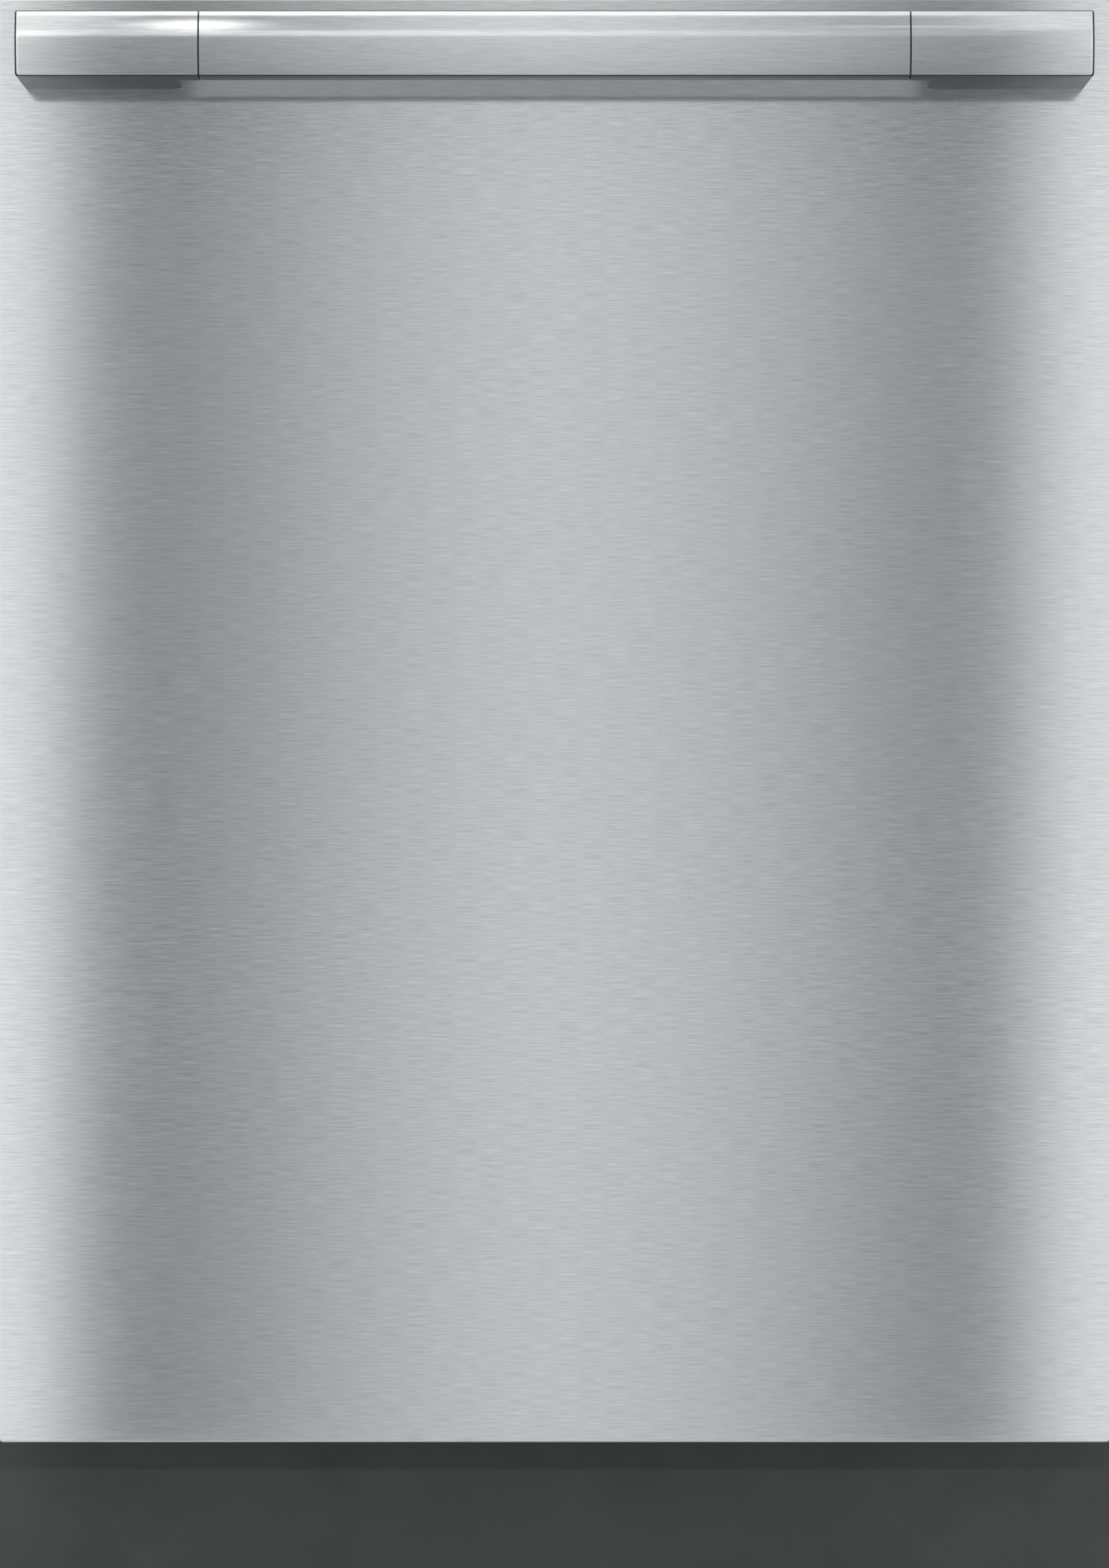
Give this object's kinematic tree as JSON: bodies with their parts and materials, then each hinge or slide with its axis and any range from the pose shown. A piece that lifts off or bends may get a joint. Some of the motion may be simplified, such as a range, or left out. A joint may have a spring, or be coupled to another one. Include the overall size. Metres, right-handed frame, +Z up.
{
  "type": "built-in dishwasher",
  "caption": "Built-in dishwasher with a plain brushed steel door, a wide bar handle, hidden top controls, a recessed toe kick, and sliding racks with spray arms in a steel tub.",
  "frame": {"origin": "on the floor, under the middle of the whole appliance with its handle", "axes": "+X to the right as seen from the front, +Y to the back, +Z up"},
  "size_m": [0.61, 0.632, 0.856],
  "materials": {
    "brushed_stainless": "horizontally brushed stainless steel",
    "tub_stainless": "bright rolled stainless steel",
    "zinc_sheet": "galvanised sheet",
    "zinc_hardware": "zinc plated steel",
    "base_plastic": "dark grey moulded plastic",
    "toe_kick_paint": "satin dark grey paint",
    "mat": "bitumen and felt sound mat",
    "seal_rubber": "black rubber",
    "pump_plastic": "grey moulded plastic",
    "impeller_plastic": "white plastic",
    "valve_plastic": "ivory plastic",
    "electronics_plastic": "black plastic",
    "wash_plastic": "grey dishwasher plastic",
    "float_plastic": "orange plastic",
    "foot_plastic": "black plastic",
    "fascia_plastic": "black gloss plastic",
    "display": "smoked clear plastic",
    "button_metal": "silver painted plastic",
    "dispenser_plastic": "grey plastic",
    "dispenser_lid_plastic": "pale grey plastic",
    "coated_wire": "nylon coated steel wire",
    "wheel_plastic": "grey plastic",
    "tray_plastic": "grey plastic"
  },
  "bodies": {
    "cabinet": {"base_pan": "base_plastic", "tub": "tub_stainless", "side_panel_left": "zinc_sheet", "side_panel_right": "zinc_sheet", "back_panel": "zinc_sheet", "top_panel": "zinc_sheet", "insulation_mats": "mat", "door_gasket": "seal_rubber", "toe_kick": "toe_kick_paint", "sump_bowl": "base_plastic", "flat_filter": "tub_stainless", "circulation_pump": "pump_plastic", "drain_pump": "pump_plastic", "inlet_valve": "valve_plastic", "control_box": "electronics_plastic", "air_break_tank": "valve_plastic", "feed_pipe": "wash_plastic", "tub_rails": "tub_stainless", "hinge_brackets": "zinc_hardware", "door_lock": "base_plastic", "counter_brackets": "zinc_hardware", "cabinet_screws": "zinc_hardware", "door_springs": "zinc_hardware"},
    "lock_bolt": {"lock_bolt": "zinc_hardware"},
    "leak_float": {"leak_float": "float_plastic"},
    "circulation_impeller": {"circulation_impeller": "impeller_plastic"},
    "drain_impeller": {"drain_impeller": "impeller_plastic"},
    "filter_cylinder": {"filter_cylinder": "wash_plastic"},
    "lower_spray_arm": {"lower_spray_arm": "wash_plastic"},
    "top_spray_arm": {"top_spray_arm": "wash_plastic"},
    "foot_front_left": {"foot_front_left": "foot_plastic"},
    "foot_front_right": {"foot_front_right": "foot_plastic"},
    "foot_rear_left": {"foot_rear_left": "foot_plastic"},
    "foot_rear_right": {"foot_rear_right": "foot_plastic"},
    "door": {"front_panel": "brushed_stainless", "door_liner": "tub_stainless", "door_insulation": "mat", "control_fascia": "fascia_plastic", "display_window": "display", "handle_bar": "brushed_stainless", "handle_bracket_left": "brushed_stainless", "handle_bracket_right": "brushed_stainless", "handle_screws": "zinc_hardware", "hinge_arms": "zinc_hardware", "dispenser": "dispenser_plastic"},
    "dispenser_lid": {"dispenser_lid": "dispenser_lid_plastic"},
    "rinse_aid_cap": {"rinse_aid_cap": "dispenser_plastic"},
    "power_button": {"power_button": "button_metal"},
    "program_button": {"program_button": "button_metal"},
    "start_button": {"start_button": "button_metal"},
    "lower_rack": {"lower_rack": "coated_wire"},
    "front_wheels": {"front_wheels": "wheel_plastic"},
    "middle_wheels": {"middle_wheels": "wheel_plastic"},
    "rear_wheels": {"rear_wheels": "wheel_plastic"},
    "folding_tines": {"folding_tines": "coated_wire"},
    "upper_rack": {"upper_rack": "coated_wire"},
    "rail_sliders": {"rail_sliders": "tub_stainless"},
    "middle_spray_arm": {"middle_spray_arm": "wash_plastic"},
    "cup_shelf": {"cup_shelf": "coated_wire"},
    "cutlery_tray": {"cutlery_tray": "tray_plastic"}
  },
  "joints": [
    {"name": "door_swing", "type": "hinge", "parent": "cabinet", "child": "door", "pos_m": [0, -0.224, 0.127], "axis": [1, 0, 0], "range_deg": [0, 90], "stiffness_Nm_per_rad": 26, "springref_deg": -3.44, "deforming": ["door_springs"]},
    {"name": "upper_rack_slide", "type": "slide", "parent": "cabinet", "child": "upper_rack", "axis": [0, -1, 0], "range_m": [0, 0.45]},
    {"name": "rail_slider_slide", "type": "slide", "parent": "cabinet", "child": "rail_sliders", "axis": [0, -1, 0], "range_m": [0, 0.225]},
    {"name": "cutlery_tray_slide", "type": "slide", "parent": "cabinet", "child": "cutlery_tray", "axis": [0, -1, 0], "range_m": [0, 0.3]},
    {"name": "lower_rack_roll", "type": "slide", "parent": "cabinet", "child": "lower_rack", "axis": [0, -1, 0], "range_m": [0, 0.01]},
    {"name": "front_wheel_turn", "type": "hinge", "parent": "lower_rack", "child": "front_wheels", "pos_m": [0.254, -0.116, 0.1713], "axis": [1, 0, 0], "continuous": true},
    {"name": "middle_wheel_turn", "type": "hinge", "parent": "lower_rack", "child": "middle_wheels", "pos_m": [0.254, 0.046, 0.1713], "axis": [1, 0, 0], "continuous": true},
    {"name": "rear_wheel_turn", "type": "hinge", "parent": "lower_rack", "child": "rear_wheels", "pos_m": [0.254, 0.228, 0.1713], "axis": [1, 0, 0], "continuous": true},
    {"name": "folding_tines_fold", "type": "hinge", "parent": "lower_rack", "child": "folding_tines", "pos_m": [0.138, 0, 0.199], "axis": [0, 1, 0], "range_deg": [0, 80]},
    {"name": "cup_shelf_fold", "type": "hinge", "parent": "upper_rack", "child": "cup_shelf", "pos_m": [-0.222, 0.1, 0.606], "axis": [0, -1, 0], "range_deg": [0, 80]},
    {"name": "middle_arm_spin", "type": "hinge", "parent": "upper_rack", "child": "middle_spray_arm", "pos_m": [0, 0.03, 0.46], "axis": [0, 0, 1], "continuous": true},
    {"name": "lower_arm_spin", "type": "hinge", "parent": "cabinet", "child": "lower_spray_arm", "pos_m": [0, 0.03, 0.173], "axis": [0, 0, 1], "continuous": true},
    {"name": "top_arm_spin", "type": "hinge", "parent": "cabinet", "child": "top_spray_arm", "pos_m": [0, 0.03, 0.775], "axis": [0, 0, 1], "continuous": true},
    {"name": "filter_twist", "type": "hinge", "parent": "cabinet", "child": "filter_cylinder", "pos_m": [0.05, 0.01, 0.12], "axis": [0, 0, 1], "range_deg": [0, 90]},
    {"name": "circulation_impeller_spin", "type": "hinge", "parent": "cabinet", "child": "circulation_impeller", "pos_m": [0.13, 0.04, 0.098], "axis": [1, 0, 0], "continuous": true},
    {"name": "drain_impeller_spin", "type": "hinge", "parent": "cabinet", "child": "drain_impeller", "pos_m": [-0.13, -0.07, 0.084], "axis": [1, 0, 0], "continuous": true},
    {"name": "leak_float_rise", "type": "slide", "parent": "cabinet", "child": "leak_float", "axis": [0, 0, 1], "range_m": [0, 0.012]},
    {"name": "lock_bolt_slide", "type": "slide", "parent": "cabinet", "child": "lock_bolt", "axis": [0, -1, 0], "range_m": [0, 0.012]},
    {"name": "dispenser_lid_slide", "type": "slide", "parent": "door", "child": "dispenser_lid", "axis": [-1, 0, 0], "range_m": [0, 0.07]},
    {"name": "rinse_aid_cap_turn", "type": "hinge", "parent": "door", "child": "rinse_aid_cap", "pos_m": [0.048, -0.19, 0.445], "axis": [0, 1, 0], "range_deg": [0, 90]},
    {"name": "power_button_press", "type": "slide", "parent": "door", "child": "power_button", "axis": [0, 0, -1], "range_m": [0, 0.0015], "stiffness_N_per_m": 900, "springref_m": -0.0005},
    {"name": "program_button_press", "type": "slide", "parent": "door", "child": "program_button", "axis": [0, 0, -1], "range_m": [0, 0.0015], "stiffness_N_per_m": 900, "springref_m": -0.0005},
    {"name": "start_button_press", "type": "slide", "parent": "door", "child": "start_button", "axis": [0, 0, -1], "range_m": [0, 0.0015], "stiffness_N_per_m": 900, "springref_m": -0.0005},
    {"name": "foot_front_left_level", "type": "slide", "parent": "cabinet", "child": "foot_front_left", "axis": [0, 0, 1], "range_m": [-0.04, 0.018]},
    {"name": "foot_front_right_level", "type": "slide", "parent": "cabinet", "child": "foot_front_right", "axis": [0, 0, 1], "range_m": [-0.04, 0.018]},
    {"name": "foot_rear_left_level", "type": "slide", "parent": "cabinet", "child": "foot_rear_left", "axis": [0, 0, 1], "range_m": [-0.04, 0.018]},
    {"name": "foot_rear_right_level", "type": "slide", "parent": "cabinet", "child": "foot_rear_right", "axis": [0, 0, 1], "range_m": [-0.04, 0.018]}
  ],
  "couplings": [
    {"joint": "upper_rack_slide", "follows": "door_swing", "m_per_rad": 0.2864},
    {"joint": "rail_slider_slide", "follows": "door_swing", "m_per_rad": 0.1432},
    {"joint": "cutlery_tray_slide", "follows": "door_swing", "m_per_rad": 0.1909},
    {"joint": "front_wheel_turn", "follows": "lower_rack_roll", "rad_per_m": 62.5},
    {"joint": "middle_wheel_turn", "follows": "lower_rack_roll", "rad_per_m": 62.5},
    {"joint": "rear_wheel_turn", "follows": "lower_rack_roll", "rad_per_m": 62.5}
  ]
}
·····
OBJECTIVE
Copy each line that contains the word "with".

RESULT OF THIS EXERCISE
Give this object's kinematic tree as JSON: bodies with their parts and materials, then each hinge or slide with its axis and any range from the pose shown. A piece that lifts off or bends may get a joint. Some of the motion may be simplified, such as a range, or left out. A joint may have a spring, or be coupled to another one. Include the overall size. Metres, right-handed frame, +Z up.
  "caption": "Built-in dishwasher with a plain brushed steel door, a wide bar handle, hidden top controls, a recessed toe kick, and sliding racks with spray arms in a steel tub.",
  "frame": {"origin": "on the floor, under the middle of the whole appliance with its handle", "axes": "+X to the right as seen from the front, +Y to the back, +Z up"},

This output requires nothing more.